> _Problem requirements_
Find the word "Identity" in the listing; pull out each line holding it.

> _Data segment_
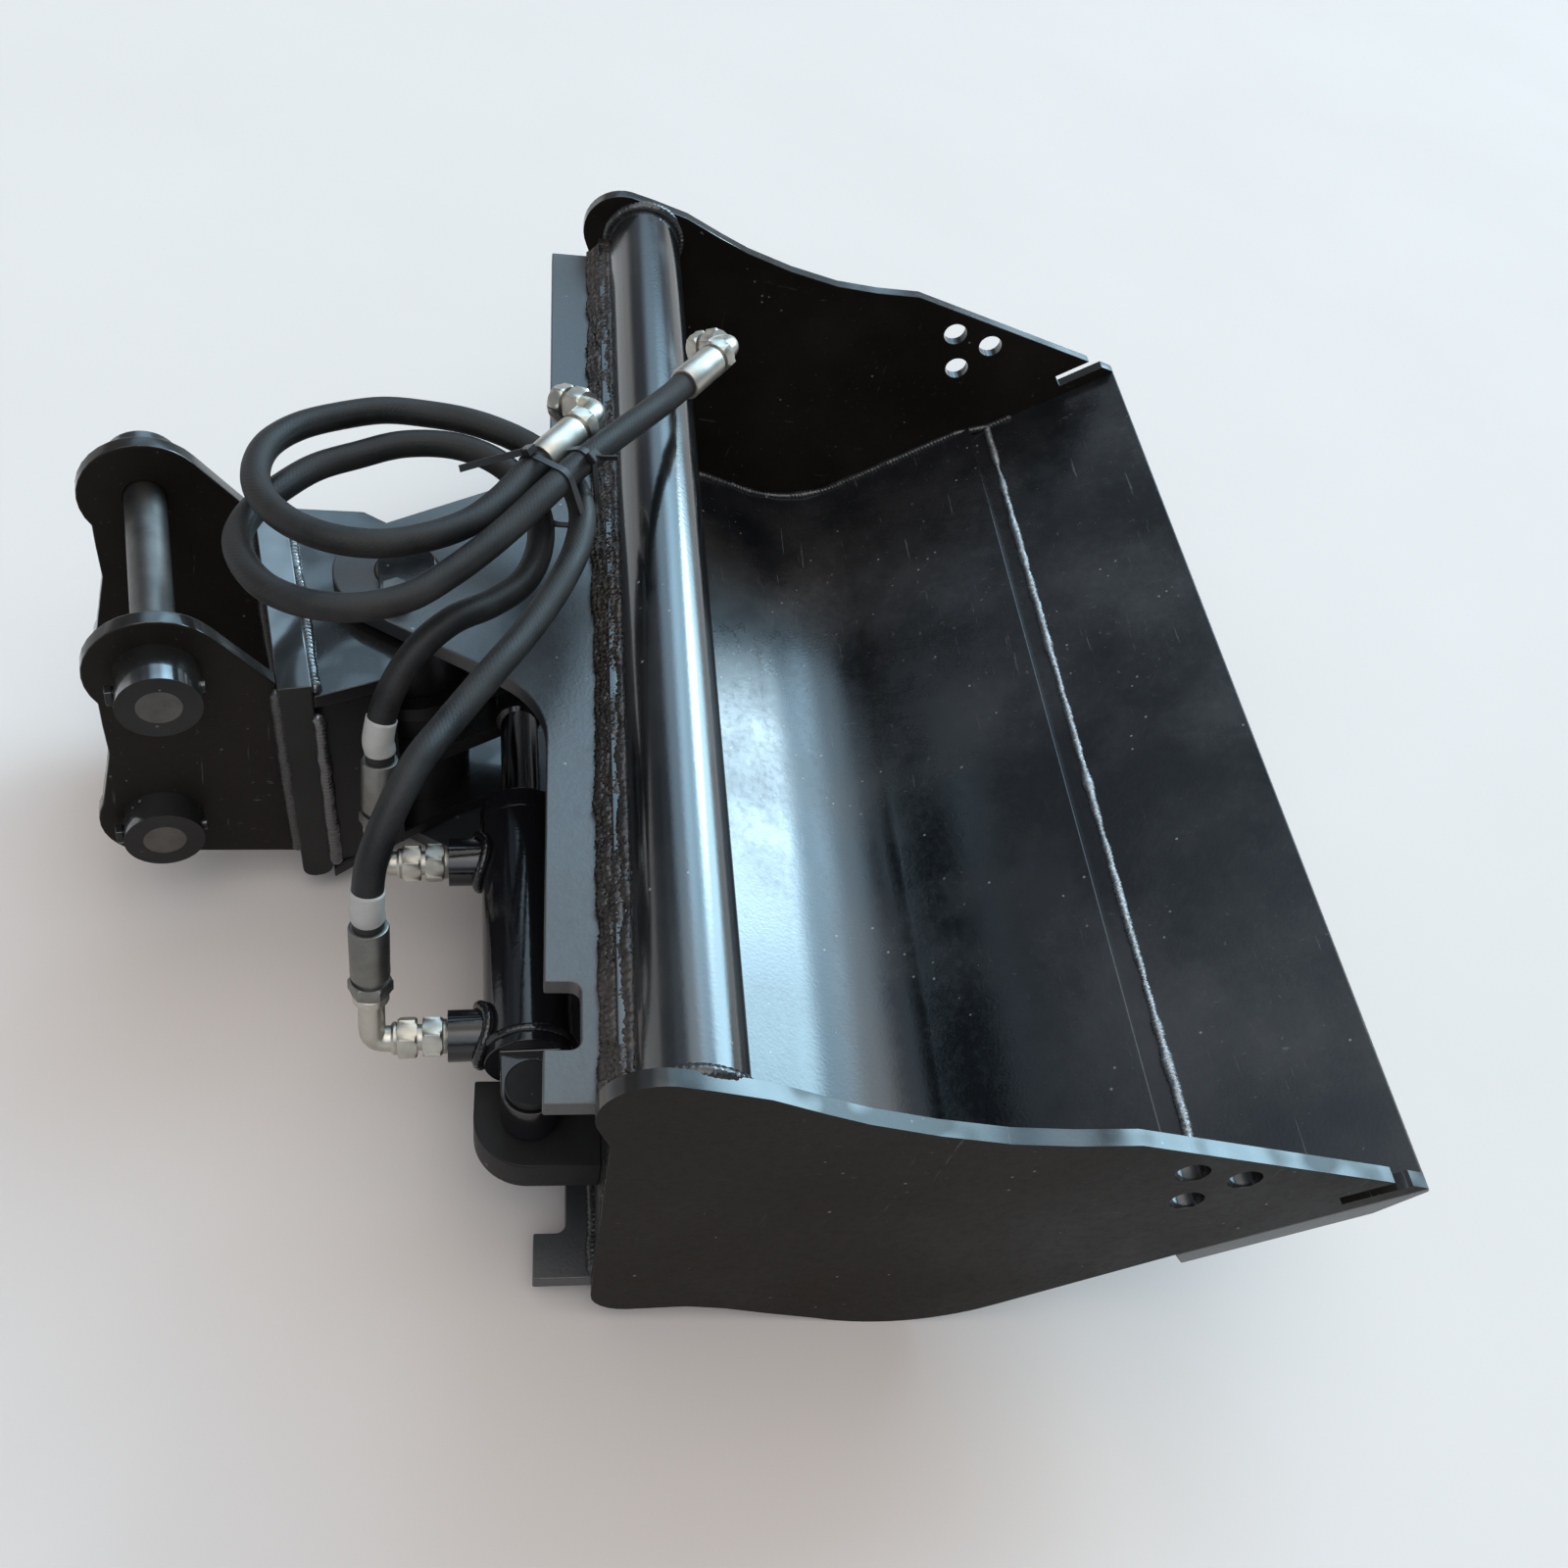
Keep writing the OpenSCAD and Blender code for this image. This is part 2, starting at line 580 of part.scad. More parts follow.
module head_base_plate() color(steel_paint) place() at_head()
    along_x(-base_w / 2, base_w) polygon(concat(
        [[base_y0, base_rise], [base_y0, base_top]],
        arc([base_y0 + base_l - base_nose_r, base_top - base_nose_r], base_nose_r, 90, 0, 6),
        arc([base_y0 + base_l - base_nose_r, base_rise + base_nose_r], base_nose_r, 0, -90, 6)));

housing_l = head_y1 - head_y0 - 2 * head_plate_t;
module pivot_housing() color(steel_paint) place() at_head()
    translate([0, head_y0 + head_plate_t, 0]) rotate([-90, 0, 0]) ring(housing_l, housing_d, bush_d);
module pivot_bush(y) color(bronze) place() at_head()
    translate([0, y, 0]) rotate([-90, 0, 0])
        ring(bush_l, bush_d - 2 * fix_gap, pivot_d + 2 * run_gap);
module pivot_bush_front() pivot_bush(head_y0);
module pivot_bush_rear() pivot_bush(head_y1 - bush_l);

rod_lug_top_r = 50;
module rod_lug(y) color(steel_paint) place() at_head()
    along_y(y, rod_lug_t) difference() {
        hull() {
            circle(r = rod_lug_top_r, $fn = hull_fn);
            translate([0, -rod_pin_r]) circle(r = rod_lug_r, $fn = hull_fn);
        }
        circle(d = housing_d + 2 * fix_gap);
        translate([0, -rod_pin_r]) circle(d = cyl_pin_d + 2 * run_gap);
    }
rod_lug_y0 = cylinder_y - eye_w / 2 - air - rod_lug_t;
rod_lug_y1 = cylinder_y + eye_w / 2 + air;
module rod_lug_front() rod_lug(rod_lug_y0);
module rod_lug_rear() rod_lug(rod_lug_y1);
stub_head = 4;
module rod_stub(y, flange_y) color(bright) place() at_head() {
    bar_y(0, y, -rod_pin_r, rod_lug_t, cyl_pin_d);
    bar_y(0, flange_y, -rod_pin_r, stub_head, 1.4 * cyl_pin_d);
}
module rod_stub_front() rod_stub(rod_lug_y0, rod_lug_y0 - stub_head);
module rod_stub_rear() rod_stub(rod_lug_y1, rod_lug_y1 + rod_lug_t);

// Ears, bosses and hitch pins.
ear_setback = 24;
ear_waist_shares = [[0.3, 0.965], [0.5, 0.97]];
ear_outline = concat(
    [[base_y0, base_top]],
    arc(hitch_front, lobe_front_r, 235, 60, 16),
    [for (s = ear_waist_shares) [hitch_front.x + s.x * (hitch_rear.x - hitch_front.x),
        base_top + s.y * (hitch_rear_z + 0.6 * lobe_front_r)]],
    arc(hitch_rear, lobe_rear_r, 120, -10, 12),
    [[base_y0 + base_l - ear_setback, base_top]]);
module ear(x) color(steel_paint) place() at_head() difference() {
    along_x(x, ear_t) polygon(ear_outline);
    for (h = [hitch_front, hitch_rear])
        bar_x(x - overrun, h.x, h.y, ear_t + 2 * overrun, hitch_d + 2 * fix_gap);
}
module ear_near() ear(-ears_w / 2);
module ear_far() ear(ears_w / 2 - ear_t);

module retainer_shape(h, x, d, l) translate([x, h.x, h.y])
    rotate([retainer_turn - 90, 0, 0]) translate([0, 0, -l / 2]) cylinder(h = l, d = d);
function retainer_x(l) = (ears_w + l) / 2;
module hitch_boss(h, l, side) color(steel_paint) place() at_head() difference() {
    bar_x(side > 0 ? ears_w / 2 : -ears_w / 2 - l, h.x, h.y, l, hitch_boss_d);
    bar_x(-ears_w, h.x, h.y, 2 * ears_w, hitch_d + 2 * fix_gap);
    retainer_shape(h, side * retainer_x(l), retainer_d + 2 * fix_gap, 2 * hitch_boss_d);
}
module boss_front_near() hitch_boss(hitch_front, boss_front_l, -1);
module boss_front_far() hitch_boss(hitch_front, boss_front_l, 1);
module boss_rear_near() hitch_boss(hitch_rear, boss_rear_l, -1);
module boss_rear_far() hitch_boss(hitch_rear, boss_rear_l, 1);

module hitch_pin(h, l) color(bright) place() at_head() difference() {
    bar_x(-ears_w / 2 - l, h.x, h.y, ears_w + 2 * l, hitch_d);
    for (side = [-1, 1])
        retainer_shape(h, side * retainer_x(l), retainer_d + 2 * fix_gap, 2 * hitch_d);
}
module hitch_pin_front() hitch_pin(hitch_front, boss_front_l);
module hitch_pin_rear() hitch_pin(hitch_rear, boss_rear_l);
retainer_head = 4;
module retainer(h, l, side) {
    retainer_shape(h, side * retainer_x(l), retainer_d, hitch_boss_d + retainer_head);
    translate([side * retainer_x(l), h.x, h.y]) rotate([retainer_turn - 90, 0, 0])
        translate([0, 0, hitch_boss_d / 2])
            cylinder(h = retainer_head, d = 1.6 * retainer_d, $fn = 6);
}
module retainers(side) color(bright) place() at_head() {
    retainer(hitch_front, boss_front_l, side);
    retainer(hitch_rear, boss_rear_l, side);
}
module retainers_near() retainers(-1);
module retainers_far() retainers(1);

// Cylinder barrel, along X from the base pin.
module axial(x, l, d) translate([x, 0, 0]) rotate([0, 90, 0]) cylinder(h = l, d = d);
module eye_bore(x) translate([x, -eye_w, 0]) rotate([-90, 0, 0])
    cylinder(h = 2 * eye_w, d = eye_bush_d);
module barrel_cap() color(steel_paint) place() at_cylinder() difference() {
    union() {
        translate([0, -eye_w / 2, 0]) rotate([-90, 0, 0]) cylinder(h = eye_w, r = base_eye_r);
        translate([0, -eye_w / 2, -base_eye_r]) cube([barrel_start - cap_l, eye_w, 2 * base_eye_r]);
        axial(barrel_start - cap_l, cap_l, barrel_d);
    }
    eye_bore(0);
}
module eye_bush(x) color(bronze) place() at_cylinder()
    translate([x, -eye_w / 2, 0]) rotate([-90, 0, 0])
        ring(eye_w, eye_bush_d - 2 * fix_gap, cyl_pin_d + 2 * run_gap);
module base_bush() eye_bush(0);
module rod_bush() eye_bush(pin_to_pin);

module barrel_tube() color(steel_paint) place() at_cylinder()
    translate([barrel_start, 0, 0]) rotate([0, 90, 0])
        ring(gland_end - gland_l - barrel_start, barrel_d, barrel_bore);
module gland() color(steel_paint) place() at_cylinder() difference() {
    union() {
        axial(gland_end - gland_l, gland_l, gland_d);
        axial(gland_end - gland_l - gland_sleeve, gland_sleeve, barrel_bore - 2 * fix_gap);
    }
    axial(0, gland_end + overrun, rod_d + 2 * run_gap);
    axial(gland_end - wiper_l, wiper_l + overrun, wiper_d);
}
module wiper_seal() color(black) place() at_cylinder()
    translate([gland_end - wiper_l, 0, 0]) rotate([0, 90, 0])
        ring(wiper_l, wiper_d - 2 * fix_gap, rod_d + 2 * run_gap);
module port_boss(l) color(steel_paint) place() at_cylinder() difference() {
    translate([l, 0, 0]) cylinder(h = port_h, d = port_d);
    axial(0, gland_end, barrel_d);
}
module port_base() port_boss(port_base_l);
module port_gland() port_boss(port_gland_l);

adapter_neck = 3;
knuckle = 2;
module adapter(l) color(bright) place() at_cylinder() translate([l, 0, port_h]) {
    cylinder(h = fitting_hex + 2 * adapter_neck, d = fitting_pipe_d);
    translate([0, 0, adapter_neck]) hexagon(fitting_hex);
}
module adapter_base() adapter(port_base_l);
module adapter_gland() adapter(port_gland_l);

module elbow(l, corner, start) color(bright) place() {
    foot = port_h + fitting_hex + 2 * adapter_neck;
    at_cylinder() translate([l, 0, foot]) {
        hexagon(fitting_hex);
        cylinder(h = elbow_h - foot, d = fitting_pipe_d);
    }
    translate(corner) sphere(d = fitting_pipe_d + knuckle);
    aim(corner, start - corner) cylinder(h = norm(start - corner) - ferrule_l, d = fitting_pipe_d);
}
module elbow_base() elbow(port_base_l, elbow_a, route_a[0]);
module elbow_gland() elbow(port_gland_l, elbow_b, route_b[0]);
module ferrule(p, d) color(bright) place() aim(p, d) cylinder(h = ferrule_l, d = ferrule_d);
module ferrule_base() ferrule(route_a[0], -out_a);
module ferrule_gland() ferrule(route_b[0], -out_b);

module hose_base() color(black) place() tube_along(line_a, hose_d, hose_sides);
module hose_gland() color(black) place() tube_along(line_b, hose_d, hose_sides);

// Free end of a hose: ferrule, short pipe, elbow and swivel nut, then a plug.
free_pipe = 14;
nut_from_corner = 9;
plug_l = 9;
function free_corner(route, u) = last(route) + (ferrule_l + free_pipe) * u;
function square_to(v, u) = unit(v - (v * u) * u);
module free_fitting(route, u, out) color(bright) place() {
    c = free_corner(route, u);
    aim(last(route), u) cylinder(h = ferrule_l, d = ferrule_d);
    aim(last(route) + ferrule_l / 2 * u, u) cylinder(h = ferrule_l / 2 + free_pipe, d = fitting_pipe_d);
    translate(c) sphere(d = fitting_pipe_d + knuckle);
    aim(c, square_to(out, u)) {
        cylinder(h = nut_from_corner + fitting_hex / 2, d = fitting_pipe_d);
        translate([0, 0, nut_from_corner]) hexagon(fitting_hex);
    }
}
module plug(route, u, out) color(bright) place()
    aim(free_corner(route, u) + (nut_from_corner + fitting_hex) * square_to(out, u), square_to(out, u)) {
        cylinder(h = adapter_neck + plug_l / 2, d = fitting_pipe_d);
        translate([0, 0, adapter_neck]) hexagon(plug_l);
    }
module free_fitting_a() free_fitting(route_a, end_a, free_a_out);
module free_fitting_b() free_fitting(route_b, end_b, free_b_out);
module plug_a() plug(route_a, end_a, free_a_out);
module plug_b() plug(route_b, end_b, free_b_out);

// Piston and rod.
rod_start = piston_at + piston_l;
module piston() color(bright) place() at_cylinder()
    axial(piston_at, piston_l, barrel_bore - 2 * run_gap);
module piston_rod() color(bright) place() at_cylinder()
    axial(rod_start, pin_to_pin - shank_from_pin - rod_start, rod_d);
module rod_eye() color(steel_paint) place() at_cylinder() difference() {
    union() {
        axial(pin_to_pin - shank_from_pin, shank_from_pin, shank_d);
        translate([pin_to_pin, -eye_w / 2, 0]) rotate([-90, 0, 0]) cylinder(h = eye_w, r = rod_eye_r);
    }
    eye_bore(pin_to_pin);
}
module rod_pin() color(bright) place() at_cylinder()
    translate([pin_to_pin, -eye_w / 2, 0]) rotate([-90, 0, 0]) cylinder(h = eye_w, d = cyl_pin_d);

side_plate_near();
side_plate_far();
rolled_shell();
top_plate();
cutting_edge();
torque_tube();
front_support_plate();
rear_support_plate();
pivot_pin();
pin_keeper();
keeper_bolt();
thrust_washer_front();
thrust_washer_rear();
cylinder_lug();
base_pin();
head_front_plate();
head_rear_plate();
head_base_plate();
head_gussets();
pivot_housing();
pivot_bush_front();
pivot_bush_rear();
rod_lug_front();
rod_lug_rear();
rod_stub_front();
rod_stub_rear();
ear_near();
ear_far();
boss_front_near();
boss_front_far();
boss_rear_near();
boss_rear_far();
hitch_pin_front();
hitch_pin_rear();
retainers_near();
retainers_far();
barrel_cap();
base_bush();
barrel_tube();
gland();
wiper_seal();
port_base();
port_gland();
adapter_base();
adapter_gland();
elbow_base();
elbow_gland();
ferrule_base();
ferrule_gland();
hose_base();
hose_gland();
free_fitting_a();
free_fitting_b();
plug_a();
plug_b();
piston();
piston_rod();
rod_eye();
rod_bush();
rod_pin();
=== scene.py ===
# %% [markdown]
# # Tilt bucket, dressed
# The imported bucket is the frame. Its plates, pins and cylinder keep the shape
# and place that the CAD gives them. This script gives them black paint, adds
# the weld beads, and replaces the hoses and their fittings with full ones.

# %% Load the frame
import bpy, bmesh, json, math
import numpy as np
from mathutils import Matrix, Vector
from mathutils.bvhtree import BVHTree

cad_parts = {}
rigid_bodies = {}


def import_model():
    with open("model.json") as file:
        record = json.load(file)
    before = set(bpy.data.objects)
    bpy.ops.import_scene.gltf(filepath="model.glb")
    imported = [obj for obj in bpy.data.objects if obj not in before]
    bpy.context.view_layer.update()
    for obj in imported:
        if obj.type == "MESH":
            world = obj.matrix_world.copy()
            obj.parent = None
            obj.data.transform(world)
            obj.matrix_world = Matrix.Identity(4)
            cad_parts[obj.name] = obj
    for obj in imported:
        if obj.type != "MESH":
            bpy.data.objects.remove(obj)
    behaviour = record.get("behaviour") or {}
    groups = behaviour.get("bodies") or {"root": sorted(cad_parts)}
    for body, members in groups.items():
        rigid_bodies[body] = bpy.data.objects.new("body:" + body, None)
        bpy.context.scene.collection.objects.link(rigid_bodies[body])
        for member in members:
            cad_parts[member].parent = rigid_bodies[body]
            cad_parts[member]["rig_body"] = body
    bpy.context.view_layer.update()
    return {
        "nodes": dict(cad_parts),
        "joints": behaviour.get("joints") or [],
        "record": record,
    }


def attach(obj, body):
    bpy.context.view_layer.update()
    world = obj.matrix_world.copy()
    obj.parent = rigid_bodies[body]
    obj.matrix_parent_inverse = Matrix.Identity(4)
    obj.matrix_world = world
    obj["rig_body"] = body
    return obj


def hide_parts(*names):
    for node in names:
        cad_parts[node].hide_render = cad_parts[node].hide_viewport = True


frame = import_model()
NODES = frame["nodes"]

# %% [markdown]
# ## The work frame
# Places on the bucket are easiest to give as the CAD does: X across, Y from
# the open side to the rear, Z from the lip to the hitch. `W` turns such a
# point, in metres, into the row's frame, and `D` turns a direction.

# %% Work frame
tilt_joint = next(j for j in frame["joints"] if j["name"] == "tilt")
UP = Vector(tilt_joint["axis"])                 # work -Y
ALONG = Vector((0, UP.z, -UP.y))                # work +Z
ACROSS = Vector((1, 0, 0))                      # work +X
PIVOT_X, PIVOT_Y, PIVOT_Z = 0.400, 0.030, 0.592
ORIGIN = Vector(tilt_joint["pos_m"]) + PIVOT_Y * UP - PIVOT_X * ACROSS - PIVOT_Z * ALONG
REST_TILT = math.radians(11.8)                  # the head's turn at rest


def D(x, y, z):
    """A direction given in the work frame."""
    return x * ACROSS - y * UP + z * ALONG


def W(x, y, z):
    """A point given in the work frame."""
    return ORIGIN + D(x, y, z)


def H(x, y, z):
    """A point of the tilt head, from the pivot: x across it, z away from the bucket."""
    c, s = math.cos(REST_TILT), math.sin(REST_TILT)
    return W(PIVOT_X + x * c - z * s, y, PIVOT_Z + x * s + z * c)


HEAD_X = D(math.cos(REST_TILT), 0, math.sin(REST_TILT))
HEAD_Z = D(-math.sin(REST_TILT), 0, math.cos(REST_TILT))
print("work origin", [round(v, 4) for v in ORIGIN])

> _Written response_
            obj.matrix_world = Matrix.Identity(4)
    obj.matrix_parent_inverse = Matrix.Identity(4)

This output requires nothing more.